VÍCTOR PÉREZ-DÍAZDEC 10, 2013www.project-syndicate.org/
Víctor Pérez-Díaz, President of the ASP Research Center in Madrid and a member of the American Academy of Arts and Sciences and the European Academy, is the author of Markets and Civil Society and Europe and the Global Crisis: Economy, Geostrategy, Civil Society, and Values.
MADRID – Higher education in Europe today finds itself in a state of profound uncertainty. What should universities’ primary focus be – research, professional training, or social inclusion? Should governments invest more in higher education to underpin long-term economic growth? Should universities be left alone to compete and survive (or not) in a global education marketplace?
Amid the debates about their future role, Europe’s universities must not lose sight of their individual identity, their traditions, and their sense of social purpose. This will not be easy. University administrators face pressures from above – European institutions and national governments – and from their own researchers, teachers, and students.
Moreover, the parameters of the debate are becoming hazy. On one hand, universities are abiding by long-standing agreements with government; on the other, they face zealous reformers who seek market-based solutions that stress competition among institutions, encourage staff and student mobility, and emphasize student-centered learning.
Obviously, these outlooks generate very different implications for universities’ future. Traditionally, universities undertook research, provided a professional education, and offered a country’s young people a cultural foundation as they entered society. Today, none of these aims appears secure. Indeed, the gravest danger to Europe’s universities is a prolonged period of confusion about their ultimate aims.

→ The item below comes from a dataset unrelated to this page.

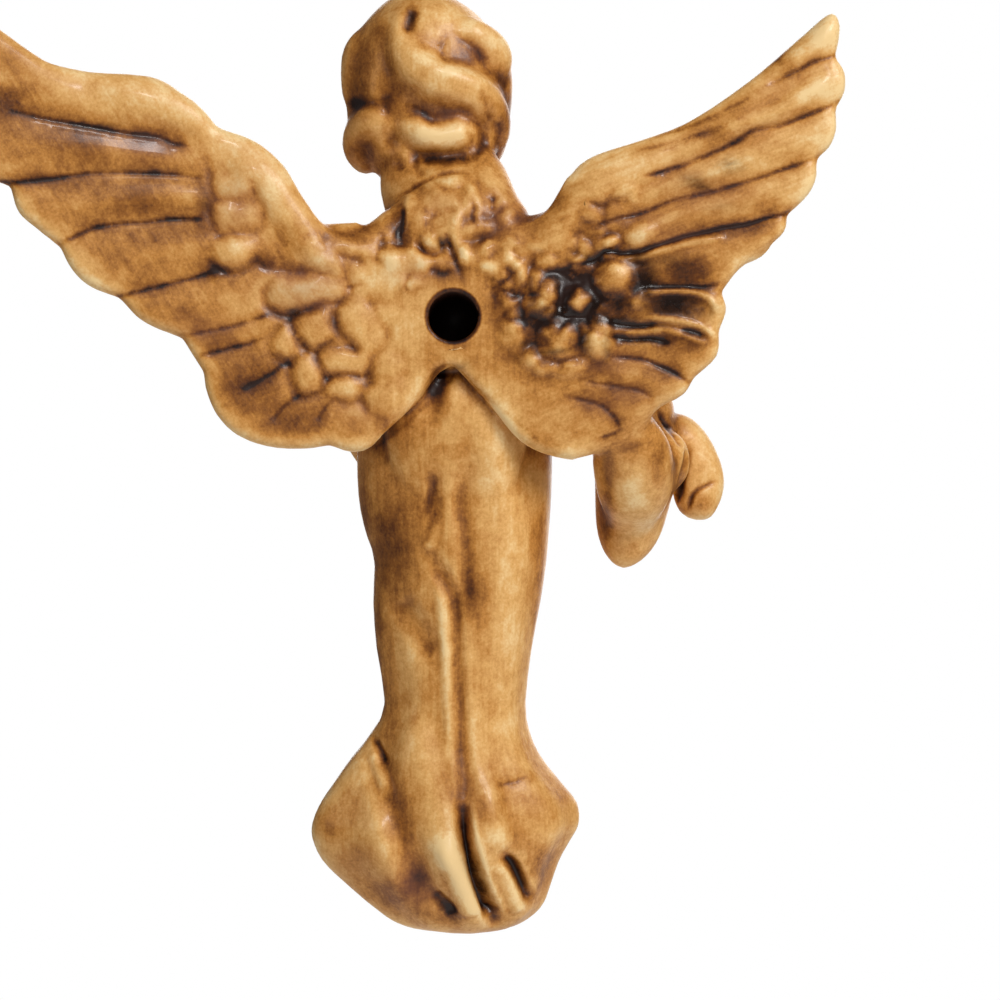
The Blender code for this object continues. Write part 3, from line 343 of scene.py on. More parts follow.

Seeking truth through observation, experimentation, rational argument, and mutual criticism has always been a raison d’être of universities. Reflecting this, some European institutions are encouraged by government to try to match the research excellence attained by top universities in the United States.
But not all of Europe’s universities regard themselves primarily as research institutions. Many prefer to focus on preparing their students for the world of work. However, the skills that are now required outside academia are changing so rapidly that universities may struggle to marry the generic cognitive skills taught in the classroom – such as critical thinking, analytical reasoning, problem solving, and writing – with the professional expertise that is increasingly acquired in the workplace. And if years of schooling do not translate into greater cognitive skills, then much of the economic justification for investing in higher education falls apart.
Universities have also had a public-service mission: to provide students with a cultural foundation for life. This purpose may seem increasingly controversial in pluralistic Western societies, but universities should at least provide their students with an understanding of the models, history, and philosophical fundamentals with which to debate these issues. Without a reasonable awareness of their socio-cultural environment, students may view universities merely as a place to pursue private goals, make useful connections, enjoy student life, and perhaps pick up a superficial sense of diversity.
Whichever path Europe’s universities take, maintaining a distinct identity in the face of global change and education reform will become increasingly difficult. Researchers are no longer confined within their ivory towers, but work as part of complex global networks alongside private-sector participants. Tenured professors, once central to the life and image of a college, are being replaced by part-time teachers who lack a strong connection to their institution.
Likewise, in the emerging conception of universities – one that draws heavily from the corporate world – educational “managers,” applying “best practices” (and always ready to move on to the next posting) – retain the most cursory regard for the institution’s life and traditions. And students, seen as mere consumers of a service, are invited to exercise choice regarding teachers, curricula, and location.
Some may find these changes exciting. But their purpose will be lost if pursuing them weakens the very identity of Europe’s universities, many of which are used to functioning in a world of state patronage and strict regulation. Policymakers must be aware of the educational and cultural damage that continuous reforms – all justified in the future-oriented jargon of the day – can wreak.
Universities must protect their institutional memories, local traditions, and commitment to each new generation of students. A loyal and grateful alumni network can help to ensure this. The alternative is a formulaic educational experience that not only lacks individual character, but that is also devoid of moral purpose.